ABSTRACT

Most fictions speak of real places and times (like nineteenth-century London in many novels by Dickens), and often of real people as well (like Napoleon in War and Peace). Most fictions also contain purely fictional characters, ones which are entirely “made up” like Kilgore Trout; some fictions similarly contain purely fictional places, like the planet Tralfamadore, or purely fictional weapons, clothing, and beasts. How should we think about these made-up people, places, and things? Should we think of them all in the same way? Should we include ideal gases and spatial points of zero size in a homogeneous category with Kilgore and Tralfamadore? Fictional objects don’t occupy space in our world, so we can never encounter them or visit them. Should we say that they are things that don’t exist? Or that they are merely possible things? Or that they are existent but abstract (and so non-space-occupying) things? Or should we simply deny that there are

any such things? The first three options, according to which there really are fictional characters but they are nonexistent, or merely possible, or abstract, correspond to three ways to be a realist about fictional characters; the fourth option (there are no such things) I count as irrealism on this question.

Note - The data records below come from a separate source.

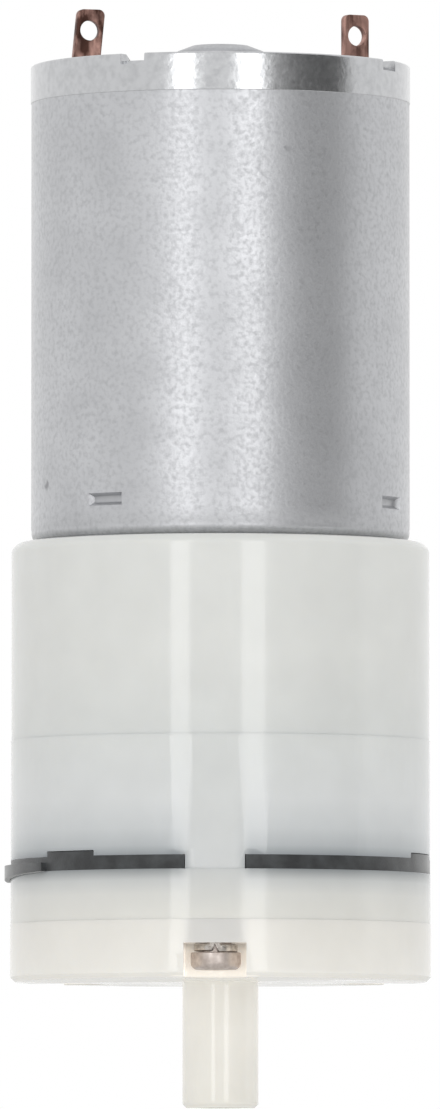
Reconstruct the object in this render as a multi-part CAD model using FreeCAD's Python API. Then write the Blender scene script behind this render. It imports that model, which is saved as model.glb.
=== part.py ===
import FreeCAD, Part
import math
import os

from FreeCAD import Vector

# Three-cup diaphragm air pump driven by a small permanent-magnet motor.
# Millimetres and degrees. +Z runs along the shaft towards the terminals, and -Y is the front.
# The origin is the middle of the motor can, which is what a clamp holds.
# An azimuth is counted about Z from the front (-Y) towards +X.

# Motor can: deep-drawn steel cup, open at the terminal end
CAN_R = 12.2
CAN_LENGTH = 30.8
CAN_WALL = 0.9
CAN_FRONT_WALL = 1.0
CAN_CORNER_CHAMFER = 0.53
RIM_NOTCH_WIDTH = 1.7
RIM_NOTCH_DEPTH = 0.5
RIM_NOTCH_AZIMUTHS = (49, 139, 229, 319)
STAKE_REACH = 0.6
STAKE_HEIGHT = 0.2
DENT_WIDTH = 2.7
DENT_HEIGHT = 0.8
DENT_DEPTH = 0.35
DENT_LEVEL = 2.17
DENT_AZIMUTHS = (-51, 51, 129, 231)
MOTOR_CLOCK = 15
FRONT_BOSS_R = 3.05
FRONT_BOSS_HEIGHT = 1.5

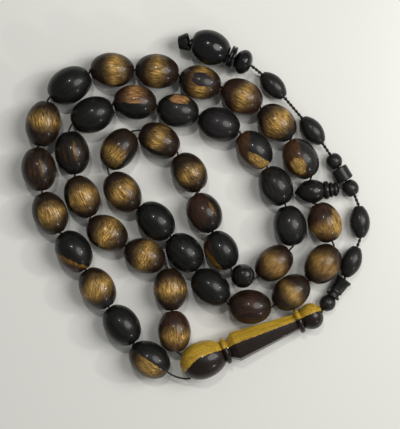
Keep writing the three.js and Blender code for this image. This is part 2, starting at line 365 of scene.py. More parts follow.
@dataclass(frozen=True)
class BeadWood:
    """Polished wood with fine fibres along the bore."""

    look: BeadLook
    turn: float
    seed: int
    radius: float

    def material(self, name: str) -> bpy.types.Material:
        """Build the material of one bead.

        Args:
            name: the material's name.

        Returns:
            The material.
        """
        graph = Graph(name)
        here = graph.place()
        turned = graph.node(
            "ShaderNodeVectorRotate", {"rotation_type": "Z_AXIS"},
            {"Vector": here, "Angle": -math.radians(self.look.grain_turn)},
        )
        at = turned + (self.seed * 7.31, self.seed * 3.17, self.seed * 5.71)
        cloud = graph.noise(at * (0.26, 0.36, 0.36), 2.0)
        streaks = graph.noise(at * (0.10, 1.3, 1.3), 4.0, 0.6)
        fibres = graph.noise(at * (0.36, 2.9, 2.9), 2.5, 0.55)
        pores = graph.noise(at * (0.8, 7.5, 7.5), 1.0, 0.5)
        grain = Grain(streaks, fibres, pores, cloud)
        colour = self._ground(graph, here, grain)
        for patch in self.look.patches:
            colour = self._lay(graph, colour, here, patch, grain)
        for stripe in self.look.stripes:
            colour = self._stripe(graph, colour, here, stripe, grain)
        rough = 0.27 + 0.16 * fibres + 0.05 * cloud
        relief = graph.bump(fibres * 0.6 + pores * 0.4, 0.00005, 0.5)
        return graph.surface(
            Base_Color=colour, Roughness=rough, Normal=relief,
            Coat_Weight=0.22, Coat_Roughness=0.10, Specular_IOR_Level=0.20,
        )

    def _ground(self, graph: Graph, here: Signal, grain: "Grain") -> Signal:
        """Colour the band, the shoulders on both sides of it and the ends, and darken the flanks seen from
        above as painted shade.

        Args:
            graph: the material's graph.
            here: the point in the bead's own frame.
            grain: the wood's grain.

        Returns:
            The colour before any patch.
        """
        look = self.look
        off_band = abs(here.dot((1.0, 0.0, 0.0)) - look.band_at) + (grain.cloud - 0.5) * 2.0
        # painted shade: the colour darkens towards the bead's flanks seen from above, standing in for the
        # light falling off at its sides
        painted_shade_flank = abs(here.dot((0.0, 1.0, 0.0))) * (1.0 / self.radius)
        # reach: the distance from the band plus the painted flank shade, frayed by the streaks
        reach = off_band + painted_shade_flank * painted_shade_flank * look.side + (grain.streaks - 0.5) * 1.2
        middle = grain.coloured(graph, look.middle.value, look.streaks, look.fibres)
        shoulder = tuple(m * 0.27 + e * 0.73 for m, e in zip(look.middle.value, look.ends.value))
        between = grain.coloured(graph, shoulder, look.streaks, 0.7 * look.fibres)
        ends = grain.coloured(graph, look.ends.value, look.streaks, 0.3)
        outer = graph.mix(between, ends, reach.step(look.band + 0.3, look.band + 2.2))
        return graph.mix(middle, outer, reach.step(look.band - 2.0, look.band + 0.6))

    def _lay(self, graph: Graph, under: Signal, here: Signal, patch: Patch, grain: "Grain") -> Signal:
        """Lay a patch over the colour so far.

        Args:
            graph: the material's graph.
            under: the colour so far.
            here: the point in the bead's own frame.
            patch: the patch to lay.
            grain: the wood's grain, which frays and bends the patch's edge.

        Returns:
            The colour with the patch on it.
        """
        depth = here.dot(patch.direction(self.turn)) * (1.0 / self.radius)
        frayed = depth + (grain.streaks - 0.5) * 0.10 + (grain.cloud - 0.5) * 0.22
        inside = frayed.step(patch.reach - patch.edge, patch.reach + patch.edge)
        pale = patch.tone in (Tone.GOLD, Tone.OCHRE, Tone.TAN, Tone.COPPER)
        laid = grain.coloured(graph, patch.tone.value, 0.35, 0.7 if pale else 0.15)
        return graph.mix(under, laid, inside)

    def _stripe(self, graph: Graph, under: Signal, here: Signal, stripe: Stripe, grain: "Grain") -> Signal:
        """Lay a stripe over the colour so far.

        Args:
            graph: the material's graph.
            under: the colour so far.
            here: the point in the bead's own frame.
            stripe: the stripe to lay.
            grain: the wood's grain, which frays the stripe.

        Returns:
            The colour with the stripe on it.
        """
        across = abs(here.dot((0.0, 1.0, 0.0)) * (1.0 / self.radius) - stripe.side)
        along = abs(here.dot((1.0, 0.0, 0.0))) * (1.0 / self.radius)
        away = across + (grain.streaks - 0.5) * 0.45 + along * along * 0.30
        inside = 1.0 - away.step(stripe.width * 0.2, stripe.width * 1.9)
        above = here.dot((0.0, 0.0, 1.0)).step(0.0, 1.0)
        laid = grain.coloured(graph, stripe.tone.value, 0.4, 0.8)
        return graph.mix(under, laid, inside * above * stripe.strength)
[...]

The realisms are so called because they say that there really are such things as fictional objects and they belong to our reality, though the objects are “exotic”: they are nonexistent, or nonactual or nonconcrete, unlike ordinary objects, tables and mountains, which exist, are actual, and are concrete. The exotic nature of a realist’s objects is demanded by the agreed datum that we can never literally encounter purely fictional characters or places, not in the way we could encounter George W. Bush or Timbuktu; as Peter Strawson said, you can’t spill your coffee on them. Realist approaches are considered in the three chapters that follow this. These are followed by a chapter describing and arguing for a form of irrealism. The present chapter aims to get clearer about the nature of the debate between realists and irrealists about fiction.